White is the most widespread colour of purity symbolism in the Western and many non-Western traditions, though with important exceptions. White encodes purity because it is the absence of colour — unsullied, blank, before any addition or contamination. The white wedding dress of the Western tradition (which dates only from the nineteenth century, not the medieval period) encodes this: the bride in white signals an uncorrupted beginning. White doves signal purity of intention. White flowers (the lily, particularly) signal innocence and spiritual purity. White vestments and robes in many religious traditions (Christian, Islamic) signal the wearer's approach to the sacred in a condition of proper respect and cleanliness.

The lotus is the dominant purity symbol of Buddhist and Hindu traditions, and its logic is completely different from white's logic. The lotus grows from mud — it is rooted in the most contaminated, decomposing substrate imaginable — yet it rises through the water and opens above the surface completely clean, its white or pink petals untouched by the mud from which it came. This is the emblem not of pristine untouched purity (the white-dress logic) but of achieved purity — the purified soul that has moved through the world's contamination without being stained by it. The lotus specifically says that purity is not about being sheltered from the impure but about passing through it and remaining uncontaminated. The Buddha's lotus throne encodes this: enlightenment is not a condition of having avoided the world but of having been in it and transcended it.

Water is the most universal purification symbol across all traditions, because it is the most powerful natural cleansing agent available to pre-modern peoples. Hindu ritual bathing in sacred rivers (particularly the Ganges, the Yamuna, and other tirthas) is one of the world's most elaborate purification practices — the sacred water of the tirthas is believed to remove accumulated sin and ritual pollution. Jewish mikveh (ritual bath) purification creates ritual cleanness for specific occasions (after menstruation, before marriage, conversion, Shabbat). Islamic wudu (ritual ablution before prayer) and ghusl (full-body purification) create the state of tahara (purity) necessary for valid prayer. Christian baptism uses water as the vehicle of spiritual rebirth and the washing away of original sin. These traditions share the water-as-purifier logic but encode very different specific meanings about what is being washed away.

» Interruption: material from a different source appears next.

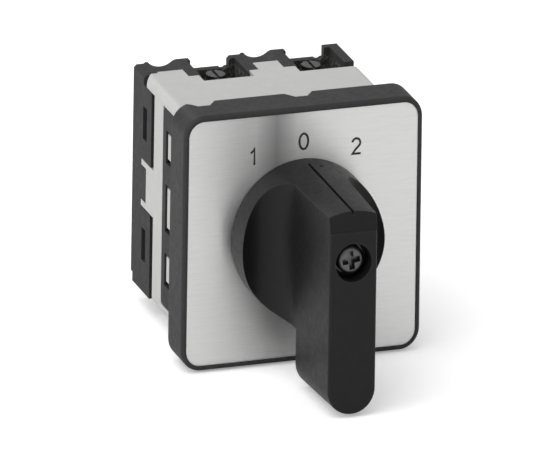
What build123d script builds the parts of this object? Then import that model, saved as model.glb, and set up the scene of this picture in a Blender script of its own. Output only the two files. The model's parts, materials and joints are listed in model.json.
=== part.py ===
"""Manual transfer switch 1-0-2: panel-front rotary cam switch with a 48 mm square front.

Frame: millimetres, +Z up, +X to the right of someone facing the front, +Y into the panel.
The origin is where the shaft axis crosses the bezel's rear face.
Stations along Y are named ..._Y; a negative value is in front of the panel plane.
"""
import os
from math import cos, pi, radians, sin, sqrt, tan

from build123d import *

os.makedirs("parts", exist_ok=True)

# ---------------------------------------------------------------- driving dimensions
BEZEL_SIZE = 48.0
BEZEL_CORNER = 4.0
BEZEL_FRONT_Y = -7.6
BEZEL_WALL = 2.95
RIM_WIDTH = 1.0
PLATE_THICKNESS = 0.8
PLATE_FRONT_Y = -7.4
WEB_BACK_Y = -4.6

BODY_SIZE = 41.5
BODY_CORNER = 1.5
SLAB_THICKNESS = 1.95
FLANGE_FRONT_Y = -4.4
FLANGE_BACK_Y = -2.4
CHEEK_BACK_Y = 13.5
GREY_BACK_Y = 18.6
SKIN_FRONT_Y = 20.3
COVER_FRONT_Y = 28.4
COVER_BACK_Y = 29.6
BODY_BACK_Y = 30.7
CAVITY_X = 29.6
CAVITY_Z = 31.2
CONTACT_PLANES = (20.6, 26.4)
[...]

The lily, particularly the white lily, is the Western tradition's primary flower of purity. The Madonna lily (Lilium candidum) appears in thousands of paintings of the Virgin Mary, usually in the angel Gabriel's hand at the Annunciation, as the emblem of Mary's purity and the sacred nature of the moment. The lily's associations extend from Mary to all forms of innocence and spiritual purity in the Western tradition: it appears at funerals (the pure soul returning to God) and at weddings (the bride's innocence).

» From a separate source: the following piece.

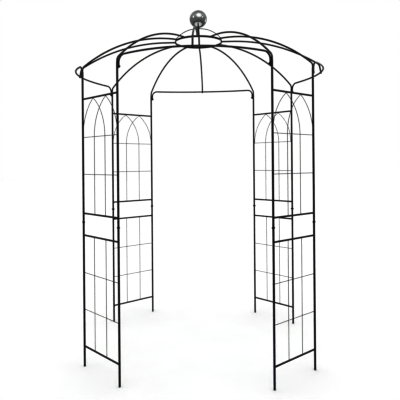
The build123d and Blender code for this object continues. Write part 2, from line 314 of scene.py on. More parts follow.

The dove's purity symbolism operates differently from the lily's. The dove is white, yes, but more importantly it is associated in the Christian tradition with the Holy Spirit — the divine presence that descended 'as a dove' at Jesus's baptism in the Jordan. This makes the dove a symbol of divine purity, of the sacred itself in its most gentle and accessible form, rather than of human innocence. In this sense it is one of the rare Western purity symbols that points upward (toward the divine) rather than downward (toward the human quality of innocence).

Cross-Cultural Notes

Purity colour symbolism shows perhaps the most striking cross-cultural divergence in all of symbolic tradition. White is the purity colour in Western tradition, but in much of East Asia (China, Japan, Korea) and South Asia, white is the mourning colour — worn at funerals rather than weddings. The wedding colour in much of Chinese tradition is red. This fundamental divergence means that the white wedding dress, which encodes a very specific Western story about purity and new beginnings, would carry entirely different associations in East Asian cultural contexts.

The category of ritual purity — distinct from both moral purity and physical cleanliness — is also highly culturally specific. In Jewish halakhic tradition, the laws of tumah and tahara (ritual impurity and purity) govern not just cleanliness but contact with the dead, certain natural processes, and specific objects, in ways that have no direct parallel in non-Jewish cultures. In caste-based Hindu tradition, ritual purity has historically been bound up with the caste system in complex and often troubling ways. In Islamic tradition, the state of ritual purity (tahara) is a precondition for prayer but is lost by specific bodily processes and restored by specific ablutions.

What these different purity systems share is the use of cleansing ritual as a way of marking significant transitions — the approach to the sacred, the move from one life-stage to another, the return from contact with death. Water is almost universal as the purifying medium, but the specific contaminants it washes away, and the specific state of readiness it creates, vary dramatically across traditions.

Symbols of Purity

Symbols of Purity — FAQ

What are the most common symbols of purity?
The white dove (divine purity, peace), the lotus (achieved purity rising from contamination), the lily (innocence and spiritual cleanness), water (the universal purifying element), snow and the colour white (unsullied, before contamination). Each encodes a different idea of what purity means and how it is achieved.
Why is the lotus a symbol of purity?
Because it grows from mud, rises through water, and blooms above the surface completely clean, unstained by the mud from which it came. This makes it the emblem of achieved purity — the soul that passes through worldly contamination without being soiled by it. It is the primary purity symbol of Buddhist and Hindu traditions and appears regularly in depictions of the Buddha and of divine figures.
Is white always the colour of purity?
No. White is the purity colour in Western tradition but the mourning colour in much of East Asia (China, Japan, Korea) and South Asia, where it is worn at funerals. Wedding colours in China are traditionally red. This is one of the most important colour divergences across cultures, and explains why the white wedding dress is a specifically Western symbol with no universal application.